Mephistopheles was in high spirits. Noah was very lively, which soon ended in a disagreement with Esmeralda. We had to quiet the contending parties. The offence charged against Noah we noted down, and it was a serious one. In a surreptitious manner Noah had possessed himself of his sister’s cloak, which he had tried on, with an attempted imitation of her distingué style of stepping over the rough banks of the Lera Elv. In Noah’s clumsy imitation of his sister’s movements, which were just the reverse of clumsy, he contrived to poke a hole through the Alpine cloak. We say no more, only we refer the reader to a paragraph of the short extracts from Prœsten Sundt’s work, in our Appendix, and, as there described, we feared similar results.
At about seven o’clock we encamped. The donkeys had done better in the cool of the evening; it was decided that they had quite enough to carry, without the addition of extra weight, especially over the rough and stony route before us. Adhering firmly to this resolve, unless for the purpose of crossing some river, the animals enjoyed this immunity for the rest of our wanderings. The part of the valley where we had halted for the night was very wild; there was very little verdure, except some low stunted bushes, moss, and heath. Ole and the gipsies gathered heath enough to make a fire for tea. The tents were pitched exactly opposite the “Smörstab Bræen” (Butter glacier). We contemplated with interest an outline of sharp dark peaks rising before us. Close to us, on the east side of the Lera Elv, extended the glacier of the “Blaabræen.” Beyond we could see the Tverbottenhornene. A short distance from our camp we found a deserted cabin occasionally used by reindeer hunters.
It is with much pleasure we are able to say that Noah and Esmeralda were not prevented, by results similar to those described in the paragraph referred to in the Appendix, from appearing at tea.
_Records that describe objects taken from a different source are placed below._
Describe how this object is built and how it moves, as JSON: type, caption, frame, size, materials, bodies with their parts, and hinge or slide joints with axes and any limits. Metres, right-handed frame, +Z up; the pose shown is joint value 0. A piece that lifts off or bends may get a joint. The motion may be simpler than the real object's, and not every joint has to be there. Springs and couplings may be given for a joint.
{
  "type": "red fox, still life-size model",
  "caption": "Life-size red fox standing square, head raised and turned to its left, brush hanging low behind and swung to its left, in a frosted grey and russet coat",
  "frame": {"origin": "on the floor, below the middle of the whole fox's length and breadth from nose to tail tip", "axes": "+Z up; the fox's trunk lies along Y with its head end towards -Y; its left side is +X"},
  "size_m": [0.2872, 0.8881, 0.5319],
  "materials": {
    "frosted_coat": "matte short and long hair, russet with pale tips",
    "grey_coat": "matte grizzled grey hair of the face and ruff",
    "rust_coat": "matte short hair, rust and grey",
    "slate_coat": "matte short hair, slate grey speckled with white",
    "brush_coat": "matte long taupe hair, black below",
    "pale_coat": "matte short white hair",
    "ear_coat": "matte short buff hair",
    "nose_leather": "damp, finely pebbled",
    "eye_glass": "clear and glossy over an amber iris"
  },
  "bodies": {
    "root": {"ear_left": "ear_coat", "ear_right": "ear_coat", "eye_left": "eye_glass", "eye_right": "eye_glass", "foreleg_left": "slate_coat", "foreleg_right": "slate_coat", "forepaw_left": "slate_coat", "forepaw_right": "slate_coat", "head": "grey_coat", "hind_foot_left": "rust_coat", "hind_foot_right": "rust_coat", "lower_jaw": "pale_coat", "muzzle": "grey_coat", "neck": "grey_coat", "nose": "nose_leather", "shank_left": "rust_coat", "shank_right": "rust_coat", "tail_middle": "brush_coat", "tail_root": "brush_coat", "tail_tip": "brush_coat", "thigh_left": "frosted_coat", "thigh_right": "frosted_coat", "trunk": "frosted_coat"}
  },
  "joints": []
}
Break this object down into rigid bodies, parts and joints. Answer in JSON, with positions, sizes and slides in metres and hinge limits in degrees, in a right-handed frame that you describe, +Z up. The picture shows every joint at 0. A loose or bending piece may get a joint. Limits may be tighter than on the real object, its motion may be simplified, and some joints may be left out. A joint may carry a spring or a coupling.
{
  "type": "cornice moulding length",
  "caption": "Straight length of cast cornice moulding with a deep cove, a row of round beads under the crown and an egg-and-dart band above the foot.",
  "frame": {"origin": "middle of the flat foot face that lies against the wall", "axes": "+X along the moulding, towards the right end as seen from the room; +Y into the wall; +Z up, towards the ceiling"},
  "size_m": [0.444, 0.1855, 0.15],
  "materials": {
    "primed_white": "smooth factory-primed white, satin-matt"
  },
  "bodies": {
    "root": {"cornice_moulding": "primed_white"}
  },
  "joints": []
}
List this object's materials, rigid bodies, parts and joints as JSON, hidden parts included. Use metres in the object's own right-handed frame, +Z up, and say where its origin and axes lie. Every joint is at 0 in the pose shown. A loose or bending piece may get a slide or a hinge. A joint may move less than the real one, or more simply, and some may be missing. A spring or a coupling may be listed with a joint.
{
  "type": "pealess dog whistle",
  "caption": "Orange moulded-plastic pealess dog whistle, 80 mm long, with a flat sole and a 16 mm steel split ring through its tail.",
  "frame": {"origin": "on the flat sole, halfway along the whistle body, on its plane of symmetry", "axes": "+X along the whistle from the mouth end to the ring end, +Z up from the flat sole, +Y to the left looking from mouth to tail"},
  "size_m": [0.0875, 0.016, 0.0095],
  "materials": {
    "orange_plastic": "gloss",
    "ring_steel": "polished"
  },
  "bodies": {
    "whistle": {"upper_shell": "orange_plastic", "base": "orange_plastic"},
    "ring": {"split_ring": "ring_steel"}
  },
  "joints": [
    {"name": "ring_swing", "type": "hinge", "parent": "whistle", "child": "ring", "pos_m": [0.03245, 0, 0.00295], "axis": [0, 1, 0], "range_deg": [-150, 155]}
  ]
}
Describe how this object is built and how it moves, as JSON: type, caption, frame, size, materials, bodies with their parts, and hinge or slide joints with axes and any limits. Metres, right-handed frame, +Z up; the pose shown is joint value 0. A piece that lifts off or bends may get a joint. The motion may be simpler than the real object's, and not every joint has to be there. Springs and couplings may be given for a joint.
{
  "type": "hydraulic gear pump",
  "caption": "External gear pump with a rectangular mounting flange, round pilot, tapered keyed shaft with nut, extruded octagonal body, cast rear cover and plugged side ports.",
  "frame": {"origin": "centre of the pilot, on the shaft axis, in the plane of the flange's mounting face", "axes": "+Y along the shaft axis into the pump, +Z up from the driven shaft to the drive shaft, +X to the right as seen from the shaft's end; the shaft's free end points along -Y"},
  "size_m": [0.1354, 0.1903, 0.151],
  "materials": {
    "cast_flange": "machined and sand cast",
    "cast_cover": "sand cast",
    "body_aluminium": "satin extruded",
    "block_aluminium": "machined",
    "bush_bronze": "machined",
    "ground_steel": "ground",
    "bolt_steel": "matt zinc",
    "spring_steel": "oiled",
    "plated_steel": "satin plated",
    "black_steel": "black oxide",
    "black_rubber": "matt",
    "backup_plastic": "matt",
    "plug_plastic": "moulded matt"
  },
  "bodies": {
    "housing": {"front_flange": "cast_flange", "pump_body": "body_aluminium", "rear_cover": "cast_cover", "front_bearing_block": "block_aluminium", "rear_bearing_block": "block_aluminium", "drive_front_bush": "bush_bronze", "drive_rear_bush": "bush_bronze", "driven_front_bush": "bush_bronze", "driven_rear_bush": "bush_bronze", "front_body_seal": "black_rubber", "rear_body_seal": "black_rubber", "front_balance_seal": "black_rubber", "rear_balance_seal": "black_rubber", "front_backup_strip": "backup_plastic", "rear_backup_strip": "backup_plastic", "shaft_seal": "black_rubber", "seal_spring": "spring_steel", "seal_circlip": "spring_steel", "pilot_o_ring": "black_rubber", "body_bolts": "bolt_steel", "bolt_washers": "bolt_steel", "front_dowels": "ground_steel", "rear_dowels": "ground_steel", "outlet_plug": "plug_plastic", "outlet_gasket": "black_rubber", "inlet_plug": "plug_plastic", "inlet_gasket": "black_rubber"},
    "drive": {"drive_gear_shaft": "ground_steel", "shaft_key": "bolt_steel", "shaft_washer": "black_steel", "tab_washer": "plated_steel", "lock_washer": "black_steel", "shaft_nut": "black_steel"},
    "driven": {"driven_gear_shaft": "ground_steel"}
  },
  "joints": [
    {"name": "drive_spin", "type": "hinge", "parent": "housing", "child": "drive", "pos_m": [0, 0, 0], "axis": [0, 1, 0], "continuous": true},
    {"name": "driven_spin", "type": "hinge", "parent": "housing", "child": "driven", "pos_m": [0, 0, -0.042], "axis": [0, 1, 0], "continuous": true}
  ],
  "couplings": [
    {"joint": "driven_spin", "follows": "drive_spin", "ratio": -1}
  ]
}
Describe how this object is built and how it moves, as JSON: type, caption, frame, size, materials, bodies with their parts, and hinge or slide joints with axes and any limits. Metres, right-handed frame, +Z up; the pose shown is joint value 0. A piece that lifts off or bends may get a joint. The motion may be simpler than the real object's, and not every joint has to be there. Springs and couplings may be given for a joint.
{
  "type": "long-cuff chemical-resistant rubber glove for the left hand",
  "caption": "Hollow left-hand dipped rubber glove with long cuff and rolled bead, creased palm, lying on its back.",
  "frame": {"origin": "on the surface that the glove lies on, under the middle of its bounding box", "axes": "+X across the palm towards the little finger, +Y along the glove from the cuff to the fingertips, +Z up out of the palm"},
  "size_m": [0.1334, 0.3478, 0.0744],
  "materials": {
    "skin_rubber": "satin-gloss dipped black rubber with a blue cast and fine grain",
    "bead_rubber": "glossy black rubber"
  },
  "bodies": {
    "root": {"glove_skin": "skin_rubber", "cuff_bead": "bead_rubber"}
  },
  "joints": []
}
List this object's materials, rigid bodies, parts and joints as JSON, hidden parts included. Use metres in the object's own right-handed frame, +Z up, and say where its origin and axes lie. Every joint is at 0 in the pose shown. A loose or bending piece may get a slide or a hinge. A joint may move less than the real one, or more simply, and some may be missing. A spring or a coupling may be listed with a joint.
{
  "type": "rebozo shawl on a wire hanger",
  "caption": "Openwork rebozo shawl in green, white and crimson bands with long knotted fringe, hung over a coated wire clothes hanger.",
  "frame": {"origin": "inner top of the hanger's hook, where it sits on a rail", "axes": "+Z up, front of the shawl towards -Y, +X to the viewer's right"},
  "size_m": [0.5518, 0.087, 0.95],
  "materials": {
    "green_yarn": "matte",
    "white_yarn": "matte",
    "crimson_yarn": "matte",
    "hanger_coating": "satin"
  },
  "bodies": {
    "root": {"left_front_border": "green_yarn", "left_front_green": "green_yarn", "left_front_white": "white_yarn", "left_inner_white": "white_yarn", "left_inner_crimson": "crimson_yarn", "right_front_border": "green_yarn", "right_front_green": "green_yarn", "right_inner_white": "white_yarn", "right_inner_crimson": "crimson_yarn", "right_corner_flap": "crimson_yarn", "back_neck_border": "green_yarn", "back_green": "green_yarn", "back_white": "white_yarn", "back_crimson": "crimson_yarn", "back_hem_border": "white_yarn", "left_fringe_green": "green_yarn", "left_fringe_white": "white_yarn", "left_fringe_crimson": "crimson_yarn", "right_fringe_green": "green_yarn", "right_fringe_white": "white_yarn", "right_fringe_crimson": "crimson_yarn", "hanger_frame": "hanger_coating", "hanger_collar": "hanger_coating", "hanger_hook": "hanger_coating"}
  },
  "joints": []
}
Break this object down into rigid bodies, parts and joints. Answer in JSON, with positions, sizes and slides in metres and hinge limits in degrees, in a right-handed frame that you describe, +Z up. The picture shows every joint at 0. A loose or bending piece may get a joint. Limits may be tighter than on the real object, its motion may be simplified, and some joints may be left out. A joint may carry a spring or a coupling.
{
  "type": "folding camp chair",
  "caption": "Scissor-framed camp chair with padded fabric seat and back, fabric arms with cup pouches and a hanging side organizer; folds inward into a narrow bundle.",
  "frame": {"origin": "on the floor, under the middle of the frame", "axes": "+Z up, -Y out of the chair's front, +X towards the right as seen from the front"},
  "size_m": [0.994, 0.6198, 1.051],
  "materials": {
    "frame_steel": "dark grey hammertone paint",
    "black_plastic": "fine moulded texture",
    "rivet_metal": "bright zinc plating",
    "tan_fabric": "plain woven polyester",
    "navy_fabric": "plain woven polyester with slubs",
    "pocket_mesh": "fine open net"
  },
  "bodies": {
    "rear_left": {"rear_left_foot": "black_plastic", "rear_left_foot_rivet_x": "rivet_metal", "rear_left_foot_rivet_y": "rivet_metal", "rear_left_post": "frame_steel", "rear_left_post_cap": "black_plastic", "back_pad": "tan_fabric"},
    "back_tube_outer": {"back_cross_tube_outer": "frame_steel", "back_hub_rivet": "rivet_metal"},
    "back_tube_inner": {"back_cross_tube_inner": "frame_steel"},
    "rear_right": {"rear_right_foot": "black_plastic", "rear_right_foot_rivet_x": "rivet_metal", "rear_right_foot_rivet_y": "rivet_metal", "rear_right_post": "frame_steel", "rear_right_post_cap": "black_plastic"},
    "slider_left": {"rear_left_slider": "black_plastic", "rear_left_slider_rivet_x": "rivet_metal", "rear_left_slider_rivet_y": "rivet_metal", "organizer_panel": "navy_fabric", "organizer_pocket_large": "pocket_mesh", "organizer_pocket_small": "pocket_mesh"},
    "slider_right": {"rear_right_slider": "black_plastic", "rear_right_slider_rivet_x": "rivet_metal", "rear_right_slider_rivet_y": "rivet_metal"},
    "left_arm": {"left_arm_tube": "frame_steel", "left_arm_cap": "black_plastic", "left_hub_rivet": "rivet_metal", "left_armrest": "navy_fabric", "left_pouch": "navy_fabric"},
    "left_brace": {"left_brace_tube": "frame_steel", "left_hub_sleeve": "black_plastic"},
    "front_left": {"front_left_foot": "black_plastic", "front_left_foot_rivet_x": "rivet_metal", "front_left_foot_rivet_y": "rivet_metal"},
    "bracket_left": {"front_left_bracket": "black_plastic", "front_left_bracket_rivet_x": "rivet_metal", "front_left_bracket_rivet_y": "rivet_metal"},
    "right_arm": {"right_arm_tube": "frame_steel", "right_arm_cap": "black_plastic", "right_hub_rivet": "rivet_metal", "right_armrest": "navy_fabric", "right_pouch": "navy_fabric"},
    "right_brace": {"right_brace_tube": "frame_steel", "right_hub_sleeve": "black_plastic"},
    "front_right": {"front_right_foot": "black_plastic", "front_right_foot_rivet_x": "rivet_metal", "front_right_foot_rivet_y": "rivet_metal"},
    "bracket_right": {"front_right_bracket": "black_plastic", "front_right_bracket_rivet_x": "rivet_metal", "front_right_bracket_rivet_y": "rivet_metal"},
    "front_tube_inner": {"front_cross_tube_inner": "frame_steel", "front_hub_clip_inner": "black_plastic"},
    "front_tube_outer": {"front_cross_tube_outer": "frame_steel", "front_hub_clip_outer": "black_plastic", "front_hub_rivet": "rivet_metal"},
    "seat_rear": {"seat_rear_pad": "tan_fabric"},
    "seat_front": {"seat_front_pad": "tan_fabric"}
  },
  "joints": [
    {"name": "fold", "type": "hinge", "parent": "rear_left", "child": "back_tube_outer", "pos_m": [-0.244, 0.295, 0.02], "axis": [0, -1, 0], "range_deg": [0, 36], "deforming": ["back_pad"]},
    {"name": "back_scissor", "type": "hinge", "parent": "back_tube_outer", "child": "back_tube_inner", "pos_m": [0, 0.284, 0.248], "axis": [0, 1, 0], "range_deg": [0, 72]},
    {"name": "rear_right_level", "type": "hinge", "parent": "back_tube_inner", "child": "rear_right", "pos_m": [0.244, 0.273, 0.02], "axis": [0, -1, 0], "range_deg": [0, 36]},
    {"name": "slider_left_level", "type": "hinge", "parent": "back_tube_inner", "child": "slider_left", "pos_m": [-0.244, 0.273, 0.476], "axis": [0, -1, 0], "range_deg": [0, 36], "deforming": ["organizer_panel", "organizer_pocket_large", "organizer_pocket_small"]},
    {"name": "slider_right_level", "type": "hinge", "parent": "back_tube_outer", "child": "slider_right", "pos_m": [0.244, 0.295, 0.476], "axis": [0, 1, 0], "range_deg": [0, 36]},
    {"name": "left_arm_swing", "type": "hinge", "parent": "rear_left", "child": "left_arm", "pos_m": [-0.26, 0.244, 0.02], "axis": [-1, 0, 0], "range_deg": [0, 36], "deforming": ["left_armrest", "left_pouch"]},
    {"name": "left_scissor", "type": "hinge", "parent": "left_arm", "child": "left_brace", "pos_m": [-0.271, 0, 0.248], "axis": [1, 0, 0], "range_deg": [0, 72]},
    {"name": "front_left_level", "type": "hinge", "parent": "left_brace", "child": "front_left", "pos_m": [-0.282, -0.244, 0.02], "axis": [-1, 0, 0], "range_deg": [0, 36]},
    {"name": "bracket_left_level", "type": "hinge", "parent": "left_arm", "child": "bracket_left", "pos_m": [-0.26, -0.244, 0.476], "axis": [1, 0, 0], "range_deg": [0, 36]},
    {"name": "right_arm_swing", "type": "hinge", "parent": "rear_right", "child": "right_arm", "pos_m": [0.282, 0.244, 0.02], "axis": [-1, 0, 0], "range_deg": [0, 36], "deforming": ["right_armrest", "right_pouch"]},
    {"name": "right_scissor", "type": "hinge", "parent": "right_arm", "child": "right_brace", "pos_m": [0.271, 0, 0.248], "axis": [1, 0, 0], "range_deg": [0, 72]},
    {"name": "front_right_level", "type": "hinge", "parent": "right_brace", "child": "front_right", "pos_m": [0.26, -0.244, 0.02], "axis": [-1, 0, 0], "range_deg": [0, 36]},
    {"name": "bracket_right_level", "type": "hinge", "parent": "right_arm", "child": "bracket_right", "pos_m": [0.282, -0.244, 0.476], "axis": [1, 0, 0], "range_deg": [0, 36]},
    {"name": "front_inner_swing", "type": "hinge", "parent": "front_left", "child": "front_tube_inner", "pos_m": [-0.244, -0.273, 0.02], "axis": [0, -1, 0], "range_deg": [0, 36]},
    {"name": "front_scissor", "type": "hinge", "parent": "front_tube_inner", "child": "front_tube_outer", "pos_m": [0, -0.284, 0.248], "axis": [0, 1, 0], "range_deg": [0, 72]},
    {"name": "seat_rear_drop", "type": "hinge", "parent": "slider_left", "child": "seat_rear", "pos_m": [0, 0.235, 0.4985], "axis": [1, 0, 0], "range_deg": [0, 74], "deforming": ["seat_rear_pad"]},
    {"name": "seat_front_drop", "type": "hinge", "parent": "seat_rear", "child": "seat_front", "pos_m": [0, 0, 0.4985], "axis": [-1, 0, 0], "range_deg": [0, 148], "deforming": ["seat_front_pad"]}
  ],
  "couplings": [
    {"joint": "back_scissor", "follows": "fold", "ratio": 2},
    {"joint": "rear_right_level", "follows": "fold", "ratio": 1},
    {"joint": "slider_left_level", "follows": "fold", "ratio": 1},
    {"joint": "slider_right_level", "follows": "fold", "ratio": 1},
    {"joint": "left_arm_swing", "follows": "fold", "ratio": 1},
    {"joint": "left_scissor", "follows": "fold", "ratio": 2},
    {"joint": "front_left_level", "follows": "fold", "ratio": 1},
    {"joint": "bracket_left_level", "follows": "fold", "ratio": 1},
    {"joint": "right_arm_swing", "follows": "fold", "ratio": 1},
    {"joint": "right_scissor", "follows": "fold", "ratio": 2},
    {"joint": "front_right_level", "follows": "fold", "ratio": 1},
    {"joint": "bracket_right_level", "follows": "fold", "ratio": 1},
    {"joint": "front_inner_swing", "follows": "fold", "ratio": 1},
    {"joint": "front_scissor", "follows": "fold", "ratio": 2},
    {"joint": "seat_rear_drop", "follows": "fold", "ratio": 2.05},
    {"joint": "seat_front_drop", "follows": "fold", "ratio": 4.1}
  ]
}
There was something so hors de voyage ordinaire in our wandering existence, so charming in the freshness of wild nature, so free from conventional restraint, lingering in regions not yet spoilt by so-called art, and disfigured by man’s attempts at civilisation. All was so silent, as we looked from our camp fire in delighted contemplation of the great glacier of the “Smörstab,” and the sharp-peaked mountains separating us, as it were, from other worlds. We had escaped for a time, the thousand and one cares, which beset us on every side in dense populations, and had left far behind those scenes, and voluptuous lures, which the poet saith Meek Peace was ever wont to shun.
Tea was cleared away by our energetic hobbinengree. We often silently congratulated ourselves that the tea service was of tin, such was the rapidity with which they sometimes vanished into her kettle bag.
Mr. Rödsheim, as the gipsies generally called Ole, commenced the manufacture of birchwood cruppers for our animals, in anticipation of steep mountain ways, and he also engaged his time on some hobbles of the same wood, which we wished to take to England. Then, as night came fast upon us, Ole selected his bed between two large rocks; with our spade he made with rough sods a sort of turf coffin, about a foot deep, over which he placed a large mass of heath roots, and moss which he had peeled off the ground, the moss being turned downwards; then our waterproof was placed over all. When his bed was ready, he proposed that we should start at five o’clock the next morning.
NORWEGIAN BIRCHWOOD CRUPPER.
“I shan’t get up at five o’clock!” shouted Esmeralda, in a shrill voice, which nearly broke the drum of Ole’s right ear. “I don’t care; I shan’t get up to please anybody!”
Noah and Zachariah looked at one another, as much as to say, “Dawdy! she’s up; may our good shorengero land safely on the other side.”